Karmen Geï brings the story to contemporary Dakar, Senegal, where it feels right at home. The film opens with the driving rhythm of Doudou N'Diaye Rose's sabar drummers and the stunning presence of Djeinaba Diop Gaï as Karmen, with her vivid smile and flashing eyes. Seated, her body moves, her thighs opening and closing to the music, and then she is on her feet in an explosion of seductive dancing that is both wild and highly deliberate, to the applause and cheers of a crowd of women. The target of her seduction is a beautiful woman in uniform, who initially resists, but finally joins her in the dance. Then all the women are with them, in a wild orgy of dance, until a series of whistle blasts drive them from the square. As the camera pulls back, we realize that this is no cigarette factory, but rather a prison. The woman in uniform is Angélique, the warden of the prison, and the women--including Karmen--are her inmate charges. The prison is located on Gorée Island, the former slave port located near Dakar, haunted by the memory all those victims of human greed and oppression.

The conflicts between conventional morality and sexual freedom, between constraint and liberation, between complacency and passionate self-abandon, which are always present in iterations of the Carmen myth, will here acquire a very African political dimension, as well as a very modern one in terms of its sexual politics.

This political dimension will be most apparent in the film's next big scene, where we are introduced to another major character, a young police officer named Lamine. We are at a high-class wedding celebration. The bride is the daughter of the city's chief of police. A griot (traditional praise singer and oral historian) is singing out the distinguished lineage from which the daughter, Majguene, has sprung. The new husband, presumably from humbler origins but whose alliance with the boss's daughter appears to guarantee his continued ascent to a distinguished career, sits complacent and smug, his lovely bride beside him. Suddenly, everything changes, as a dancer springs into the space before them. Yes, it is Karmen, who has used her sexual seduction of the warden to effect her escape from the prison. At first, we assume that she is part of the evening's entertainment, but we soon realize that she is there on her own, her purpose to mock the bourgeoisie and denounce the political fatcats. "You are all evil! You've swallowed up the country, but we'll eat your guts. You've swallowed up the country. But it will stick in your throat." She dances up to Lamine and paralyzes him with her presence, her mockery, and the wild abandon of her dance. The bride, on the other hand, is no pushover, and she accepts Karmen's challenge to a fantastic duel of dance, for which they are well-matched. Karmen, however, plays by no rules but her own, and she insolently throws the young woman to the ground. For that, she is again arrested and given to Lamine to be led to prison. This will, of course, seal the young officer's fate. And ultimately, that of Karmen herself.

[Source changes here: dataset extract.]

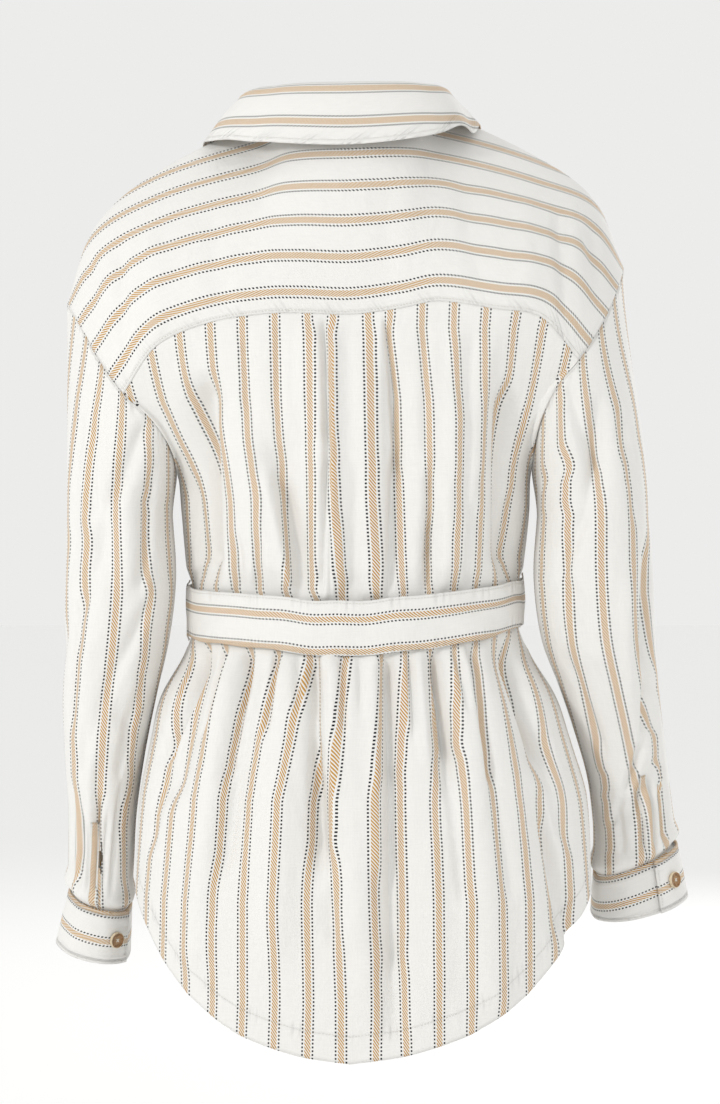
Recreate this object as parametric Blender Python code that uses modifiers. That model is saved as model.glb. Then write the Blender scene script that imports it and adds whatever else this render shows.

The film's political perspective will ultimately retreat to the background--it is there, but rarely again as explicit the exception is a marvelous scene in which a police inspector is confronted by a singer (Massigi) and crowd singing in chorus. The film covers ground familiar to viewers who know the Carmen tale. Lamine is no match for fiery Karmen. The only individuals who really seem to understand her are her high-spirited mother, Ma Penda, and her former lover and leader of her gang of smugglers, Old Samba (played by the wonderful veteran Thierno Ndiaye Dos, star of Ousmane Sembène's 1992 film,Guelwaar). She has a relationship with cocky Massigi, brought to vivid life by the Senegalese pop singer El Hadji N'diaye, but it does little more than confirm her commitment to being a free spirit.

Interestingly, the one relationship that really seems to touch her is her affair with Angélique, the warden. Unable to be seen at Angélique's funeral (she would be arrested), she must remain in a side room where she feels the impact of what she has wrought. She is never quite the same afterwards, nor is the film. This relationship with Angélique is a new and very logical variation on the Carmen myth. So is the film's allegorical political dimension--its hostility between "the people" (who adore Karmen and her spirit of refusal, and who serve as the chorus in this musical) and the police (and all those whose job it is to maintain a corrupt status quo). It is thus very much an African film, both in spirit and in its sensual energy.

* * *

Born in 1952 in Saint Louis, Senegal, Joseph Gaï Ramaka has been working in cinema for a number of years. After completing studies in Visual Anthropology at the Paris Institute of Social Sciences and Film Studies at the Institute for Higher Education in Cinema (IDHEC), he made a series of award-winning short films: Baaw-Naan (Rites of the Rain) in 1985, Portrait d'une Mannequin and La Musique Lyrique Peul in 1986, and Nitt…N'Doxx (The Rainmakers) in 1989. While living in Paris, Ramaka created the French production and distribution company Les Ateliers de l'Arche in 1990. It was in association with the Senegalese branch of Les Ateliers that he opened the Bell'Arte cinema space in Dakar in 1999. This in turn jump-started the creative work of the Arche Studios, West and Central Africa's first large sound stage (15,000 sq. meters), fully equipped with computerized lighting. His 1997 short film Ainsi Soit-Il won the Silver Lion for Best Short Film at the Venice Film Festival. Karmen Geï is his first feature. Though its initial screenings in Senegal were halted due to pressure from the powerful Mouride sect, who protested the fact that Mouride chants could be heard during the funeral of Angélique, Karmen's sympathetic lesbian lover, the film has received a great deal of attention and praise internationally.